Everything from the first line to the line containing "base_corner_round = 9.3" is to be repeated exactly; nothing past it.

# Start of COLLECTED MATERIAL

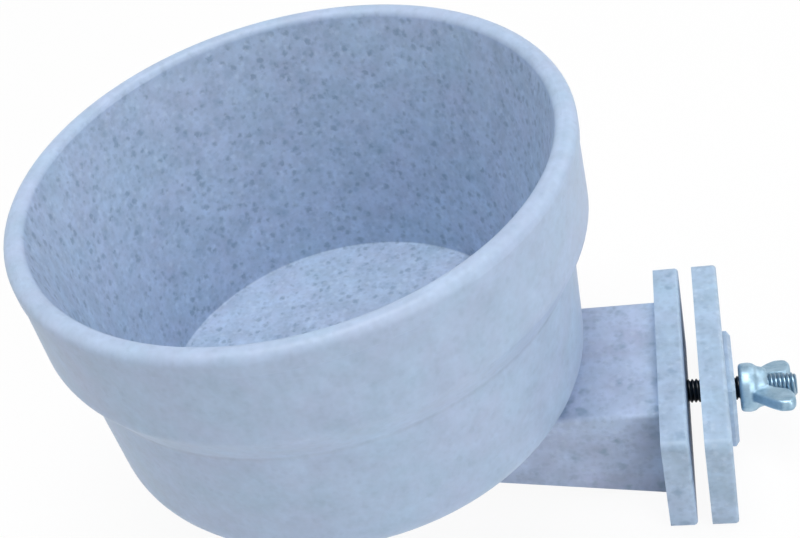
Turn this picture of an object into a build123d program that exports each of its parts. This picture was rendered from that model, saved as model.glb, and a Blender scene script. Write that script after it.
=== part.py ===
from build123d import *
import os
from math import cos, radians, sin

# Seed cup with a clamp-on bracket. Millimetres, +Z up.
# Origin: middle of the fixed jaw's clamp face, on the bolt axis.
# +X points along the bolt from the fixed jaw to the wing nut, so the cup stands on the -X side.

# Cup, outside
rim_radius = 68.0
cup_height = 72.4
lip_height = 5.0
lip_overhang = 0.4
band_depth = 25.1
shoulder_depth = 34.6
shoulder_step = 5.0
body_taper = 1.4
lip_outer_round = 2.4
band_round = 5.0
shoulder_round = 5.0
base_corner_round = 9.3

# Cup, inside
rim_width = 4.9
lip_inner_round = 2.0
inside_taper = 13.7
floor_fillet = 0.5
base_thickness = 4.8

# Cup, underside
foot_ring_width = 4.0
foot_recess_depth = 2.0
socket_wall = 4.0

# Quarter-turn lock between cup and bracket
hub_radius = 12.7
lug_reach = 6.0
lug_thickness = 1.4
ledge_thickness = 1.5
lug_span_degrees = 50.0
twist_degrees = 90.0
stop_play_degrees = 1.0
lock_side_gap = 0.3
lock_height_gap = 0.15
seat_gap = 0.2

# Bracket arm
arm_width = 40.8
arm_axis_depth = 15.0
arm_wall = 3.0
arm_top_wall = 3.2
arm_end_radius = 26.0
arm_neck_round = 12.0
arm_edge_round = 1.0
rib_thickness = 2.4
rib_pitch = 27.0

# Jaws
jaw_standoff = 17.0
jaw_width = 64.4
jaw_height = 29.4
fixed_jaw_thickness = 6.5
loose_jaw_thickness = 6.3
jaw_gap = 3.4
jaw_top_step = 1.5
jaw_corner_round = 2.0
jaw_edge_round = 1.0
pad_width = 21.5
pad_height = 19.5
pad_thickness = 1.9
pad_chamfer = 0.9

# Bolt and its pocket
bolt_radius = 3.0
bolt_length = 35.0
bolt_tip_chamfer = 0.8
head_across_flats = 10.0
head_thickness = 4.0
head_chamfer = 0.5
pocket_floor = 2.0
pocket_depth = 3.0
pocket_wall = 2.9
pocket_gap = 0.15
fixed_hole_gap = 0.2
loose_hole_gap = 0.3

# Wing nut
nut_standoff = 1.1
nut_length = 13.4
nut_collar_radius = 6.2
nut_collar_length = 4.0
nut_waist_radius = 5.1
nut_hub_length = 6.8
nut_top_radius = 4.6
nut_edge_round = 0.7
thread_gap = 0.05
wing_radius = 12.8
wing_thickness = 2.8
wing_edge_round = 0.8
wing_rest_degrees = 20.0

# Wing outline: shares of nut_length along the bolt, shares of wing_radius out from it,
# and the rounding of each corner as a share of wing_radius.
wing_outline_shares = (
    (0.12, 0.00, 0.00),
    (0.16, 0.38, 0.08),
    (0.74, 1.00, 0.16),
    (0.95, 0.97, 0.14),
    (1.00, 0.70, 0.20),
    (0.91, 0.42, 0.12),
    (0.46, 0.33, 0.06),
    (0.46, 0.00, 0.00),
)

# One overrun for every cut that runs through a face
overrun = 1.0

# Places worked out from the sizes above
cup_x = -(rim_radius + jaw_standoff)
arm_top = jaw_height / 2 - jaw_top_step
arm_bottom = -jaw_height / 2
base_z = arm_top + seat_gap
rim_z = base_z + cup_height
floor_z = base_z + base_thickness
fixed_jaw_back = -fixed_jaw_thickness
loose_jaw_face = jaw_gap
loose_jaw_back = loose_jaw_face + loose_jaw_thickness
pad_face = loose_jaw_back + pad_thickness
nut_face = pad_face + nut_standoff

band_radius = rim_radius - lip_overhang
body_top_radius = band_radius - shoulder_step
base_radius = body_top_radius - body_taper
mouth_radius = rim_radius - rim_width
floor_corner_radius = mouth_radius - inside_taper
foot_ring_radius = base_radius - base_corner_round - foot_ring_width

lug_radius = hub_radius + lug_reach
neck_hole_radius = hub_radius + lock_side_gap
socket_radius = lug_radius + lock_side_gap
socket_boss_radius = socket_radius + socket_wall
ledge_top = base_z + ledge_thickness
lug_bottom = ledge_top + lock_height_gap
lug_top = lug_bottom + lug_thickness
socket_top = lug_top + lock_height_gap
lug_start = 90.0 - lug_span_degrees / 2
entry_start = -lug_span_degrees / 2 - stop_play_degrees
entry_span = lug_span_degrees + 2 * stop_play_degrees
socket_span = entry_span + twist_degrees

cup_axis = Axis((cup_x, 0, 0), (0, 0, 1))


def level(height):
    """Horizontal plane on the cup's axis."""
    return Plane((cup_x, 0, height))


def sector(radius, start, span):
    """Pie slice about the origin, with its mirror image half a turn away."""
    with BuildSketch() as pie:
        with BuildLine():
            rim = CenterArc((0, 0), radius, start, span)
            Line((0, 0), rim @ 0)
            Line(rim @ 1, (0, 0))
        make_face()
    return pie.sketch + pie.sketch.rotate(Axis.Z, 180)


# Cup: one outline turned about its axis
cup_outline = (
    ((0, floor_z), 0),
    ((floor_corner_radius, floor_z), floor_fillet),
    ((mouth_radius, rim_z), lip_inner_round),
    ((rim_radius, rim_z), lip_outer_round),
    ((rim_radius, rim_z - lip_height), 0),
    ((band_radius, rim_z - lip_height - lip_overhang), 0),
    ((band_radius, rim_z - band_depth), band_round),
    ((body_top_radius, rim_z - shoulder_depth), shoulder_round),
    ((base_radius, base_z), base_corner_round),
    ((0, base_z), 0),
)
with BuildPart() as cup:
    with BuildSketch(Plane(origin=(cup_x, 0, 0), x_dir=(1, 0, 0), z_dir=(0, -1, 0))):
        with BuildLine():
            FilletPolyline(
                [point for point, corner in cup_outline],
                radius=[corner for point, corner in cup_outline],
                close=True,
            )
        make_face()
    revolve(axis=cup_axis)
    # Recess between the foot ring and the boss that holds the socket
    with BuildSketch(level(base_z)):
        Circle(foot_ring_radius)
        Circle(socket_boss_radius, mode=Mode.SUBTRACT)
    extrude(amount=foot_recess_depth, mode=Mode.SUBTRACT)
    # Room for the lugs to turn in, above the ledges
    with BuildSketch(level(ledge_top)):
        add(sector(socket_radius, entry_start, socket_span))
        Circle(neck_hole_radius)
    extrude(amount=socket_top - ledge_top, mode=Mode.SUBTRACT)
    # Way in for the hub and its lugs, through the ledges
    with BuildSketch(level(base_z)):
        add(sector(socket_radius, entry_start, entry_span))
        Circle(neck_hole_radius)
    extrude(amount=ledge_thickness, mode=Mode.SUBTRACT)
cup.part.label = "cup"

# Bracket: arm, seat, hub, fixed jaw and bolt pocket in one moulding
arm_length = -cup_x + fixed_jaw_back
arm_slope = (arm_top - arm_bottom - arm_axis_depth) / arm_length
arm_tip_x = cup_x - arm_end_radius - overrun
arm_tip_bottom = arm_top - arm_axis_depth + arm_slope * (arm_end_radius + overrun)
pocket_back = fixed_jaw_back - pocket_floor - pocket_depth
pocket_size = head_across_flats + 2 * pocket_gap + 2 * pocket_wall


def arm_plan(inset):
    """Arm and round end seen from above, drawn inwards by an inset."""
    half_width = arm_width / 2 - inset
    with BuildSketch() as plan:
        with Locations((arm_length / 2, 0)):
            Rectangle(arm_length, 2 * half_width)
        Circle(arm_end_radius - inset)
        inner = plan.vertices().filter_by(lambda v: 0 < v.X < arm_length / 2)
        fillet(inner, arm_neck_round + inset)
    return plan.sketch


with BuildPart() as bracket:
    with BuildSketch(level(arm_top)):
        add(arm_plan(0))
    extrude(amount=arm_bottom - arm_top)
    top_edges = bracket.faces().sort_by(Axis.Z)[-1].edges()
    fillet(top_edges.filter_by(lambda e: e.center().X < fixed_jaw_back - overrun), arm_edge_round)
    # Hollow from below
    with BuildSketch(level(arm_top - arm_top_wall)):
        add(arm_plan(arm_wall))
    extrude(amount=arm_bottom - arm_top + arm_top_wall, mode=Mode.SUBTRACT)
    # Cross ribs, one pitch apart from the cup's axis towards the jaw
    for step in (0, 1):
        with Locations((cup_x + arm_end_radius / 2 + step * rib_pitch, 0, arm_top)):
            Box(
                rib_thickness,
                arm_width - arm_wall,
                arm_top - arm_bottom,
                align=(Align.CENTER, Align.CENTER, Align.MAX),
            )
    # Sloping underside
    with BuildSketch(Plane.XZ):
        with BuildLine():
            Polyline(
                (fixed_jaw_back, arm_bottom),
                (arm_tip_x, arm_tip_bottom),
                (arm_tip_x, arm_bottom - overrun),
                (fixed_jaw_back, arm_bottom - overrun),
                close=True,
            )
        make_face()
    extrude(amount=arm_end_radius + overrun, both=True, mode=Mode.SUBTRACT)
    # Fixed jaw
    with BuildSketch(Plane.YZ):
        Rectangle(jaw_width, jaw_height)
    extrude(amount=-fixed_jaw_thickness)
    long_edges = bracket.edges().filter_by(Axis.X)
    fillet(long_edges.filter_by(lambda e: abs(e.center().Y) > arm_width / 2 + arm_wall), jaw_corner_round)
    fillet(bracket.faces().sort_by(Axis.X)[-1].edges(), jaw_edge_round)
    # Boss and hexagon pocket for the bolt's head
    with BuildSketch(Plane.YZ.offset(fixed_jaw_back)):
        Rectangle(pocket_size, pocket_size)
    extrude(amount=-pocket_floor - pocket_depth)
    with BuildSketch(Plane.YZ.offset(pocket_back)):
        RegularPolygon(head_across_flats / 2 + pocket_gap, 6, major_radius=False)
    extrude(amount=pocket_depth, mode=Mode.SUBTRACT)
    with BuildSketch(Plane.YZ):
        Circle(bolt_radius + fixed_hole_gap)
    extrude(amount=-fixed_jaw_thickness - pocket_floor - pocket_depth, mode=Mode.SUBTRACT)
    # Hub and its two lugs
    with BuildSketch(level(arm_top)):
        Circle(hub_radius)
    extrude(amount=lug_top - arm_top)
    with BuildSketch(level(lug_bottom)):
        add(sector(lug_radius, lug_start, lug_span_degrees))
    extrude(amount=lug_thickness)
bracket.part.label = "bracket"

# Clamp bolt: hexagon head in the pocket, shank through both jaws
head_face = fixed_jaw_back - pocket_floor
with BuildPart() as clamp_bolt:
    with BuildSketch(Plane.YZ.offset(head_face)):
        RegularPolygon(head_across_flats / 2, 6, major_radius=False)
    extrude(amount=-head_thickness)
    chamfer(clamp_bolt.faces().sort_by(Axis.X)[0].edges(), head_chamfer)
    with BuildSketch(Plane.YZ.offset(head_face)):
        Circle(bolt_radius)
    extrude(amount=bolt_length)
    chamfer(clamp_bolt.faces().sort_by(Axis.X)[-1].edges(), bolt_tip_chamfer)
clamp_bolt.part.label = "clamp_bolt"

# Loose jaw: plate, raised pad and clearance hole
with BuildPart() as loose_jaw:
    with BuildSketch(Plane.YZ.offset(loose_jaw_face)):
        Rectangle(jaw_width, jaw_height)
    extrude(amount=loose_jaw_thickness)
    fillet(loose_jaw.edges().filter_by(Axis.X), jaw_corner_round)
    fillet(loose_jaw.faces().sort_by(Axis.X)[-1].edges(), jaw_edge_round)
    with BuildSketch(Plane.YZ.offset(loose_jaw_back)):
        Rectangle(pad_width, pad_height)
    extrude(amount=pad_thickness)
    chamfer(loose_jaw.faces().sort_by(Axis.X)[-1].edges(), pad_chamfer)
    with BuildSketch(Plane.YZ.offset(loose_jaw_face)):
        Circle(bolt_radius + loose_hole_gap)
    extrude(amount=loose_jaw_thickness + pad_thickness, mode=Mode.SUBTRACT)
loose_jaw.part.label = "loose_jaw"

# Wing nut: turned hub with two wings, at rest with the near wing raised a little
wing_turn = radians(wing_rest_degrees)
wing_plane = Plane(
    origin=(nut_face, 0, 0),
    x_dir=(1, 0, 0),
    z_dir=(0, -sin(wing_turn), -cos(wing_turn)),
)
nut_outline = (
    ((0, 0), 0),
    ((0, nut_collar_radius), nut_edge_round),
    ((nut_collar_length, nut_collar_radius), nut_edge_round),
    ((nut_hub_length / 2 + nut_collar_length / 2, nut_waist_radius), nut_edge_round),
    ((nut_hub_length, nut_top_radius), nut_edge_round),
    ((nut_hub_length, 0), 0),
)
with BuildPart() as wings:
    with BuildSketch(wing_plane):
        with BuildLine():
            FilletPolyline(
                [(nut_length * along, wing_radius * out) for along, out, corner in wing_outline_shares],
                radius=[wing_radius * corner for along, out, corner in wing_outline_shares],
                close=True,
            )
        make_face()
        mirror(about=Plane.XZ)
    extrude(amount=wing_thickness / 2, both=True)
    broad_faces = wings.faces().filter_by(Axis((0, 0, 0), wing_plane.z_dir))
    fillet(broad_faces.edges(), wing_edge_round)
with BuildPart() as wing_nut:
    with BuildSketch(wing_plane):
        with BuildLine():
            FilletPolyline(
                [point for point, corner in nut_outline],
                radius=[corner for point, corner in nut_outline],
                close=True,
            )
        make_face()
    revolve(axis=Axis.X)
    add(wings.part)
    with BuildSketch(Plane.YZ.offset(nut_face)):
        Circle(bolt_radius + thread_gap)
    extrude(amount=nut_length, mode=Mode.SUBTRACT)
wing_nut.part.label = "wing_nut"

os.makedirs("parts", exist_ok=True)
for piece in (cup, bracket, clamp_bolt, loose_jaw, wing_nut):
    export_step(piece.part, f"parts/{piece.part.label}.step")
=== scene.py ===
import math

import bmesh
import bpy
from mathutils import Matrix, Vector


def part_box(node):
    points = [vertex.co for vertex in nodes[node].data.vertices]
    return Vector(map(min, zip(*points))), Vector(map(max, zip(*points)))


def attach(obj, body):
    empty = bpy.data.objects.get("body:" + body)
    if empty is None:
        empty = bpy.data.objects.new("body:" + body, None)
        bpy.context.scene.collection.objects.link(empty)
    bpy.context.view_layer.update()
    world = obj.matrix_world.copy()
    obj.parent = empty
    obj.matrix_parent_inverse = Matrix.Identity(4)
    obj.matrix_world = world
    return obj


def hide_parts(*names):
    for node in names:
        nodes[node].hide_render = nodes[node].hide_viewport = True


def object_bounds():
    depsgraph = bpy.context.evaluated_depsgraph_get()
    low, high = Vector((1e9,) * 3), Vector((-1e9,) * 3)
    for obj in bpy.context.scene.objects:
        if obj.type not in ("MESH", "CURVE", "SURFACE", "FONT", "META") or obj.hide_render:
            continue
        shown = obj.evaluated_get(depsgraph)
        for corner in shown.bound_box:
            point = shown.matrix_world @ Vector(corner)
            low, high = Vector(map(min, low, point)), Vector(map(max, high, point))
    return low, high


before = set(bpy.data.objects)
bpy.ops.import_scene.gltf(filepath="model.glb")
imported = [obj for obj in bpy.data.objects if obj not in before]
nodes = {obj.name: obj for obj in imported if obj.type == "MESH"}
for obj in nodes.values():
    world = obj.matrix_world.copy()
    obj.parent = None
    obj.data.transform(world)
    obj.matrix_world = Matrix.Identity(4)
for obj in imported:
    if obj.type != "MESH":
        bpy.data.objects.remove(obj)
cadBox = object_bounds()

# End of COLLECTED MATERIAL

CORRECT RESULT »
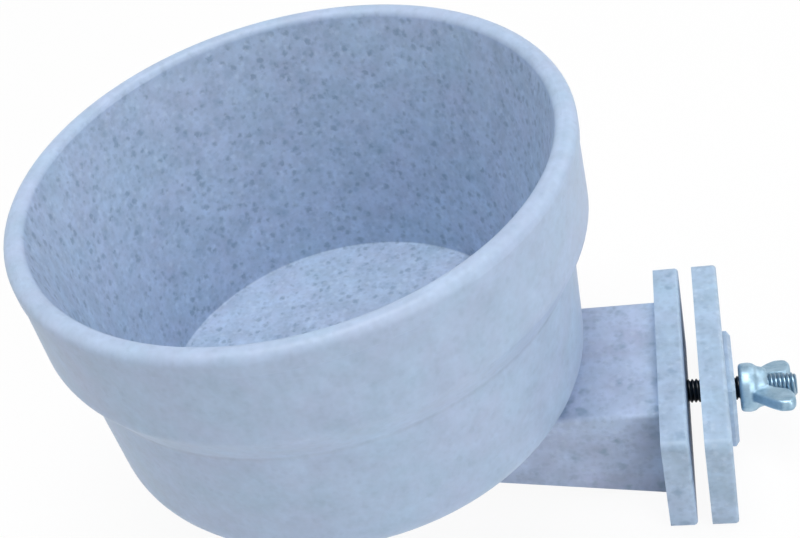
Turn this picture of an object into a build123d program that exports each of its parts. This picture was rendered from that model, saved as model.glb, and a Blender scene script. Write that script after it.
=== part.py ===
from build123d import *
import os
from math import cos, radians, sin

# Seed cup with a clamp-on bracket. Millimetres, +Z up.
# Origin: middle of the fixed jaw's clamp face, on the bolt axis.
# +X points along the bolt from the fixed jaw to the wing nut, so the cup stands on the -X side.

# Cup, outside
rim_radius = 68.0
cup_height = 72.4
lip_height = 5.0
lip_overhang = 0.4
band_depth = 25.1
shoulder_depth = 34.6
shoulder_step = 5.0
body_taper = 1.4
lip_outer_round = 2.4
band_round = 5.0
shoulder_round = 5.0
base_corner_round = 9.3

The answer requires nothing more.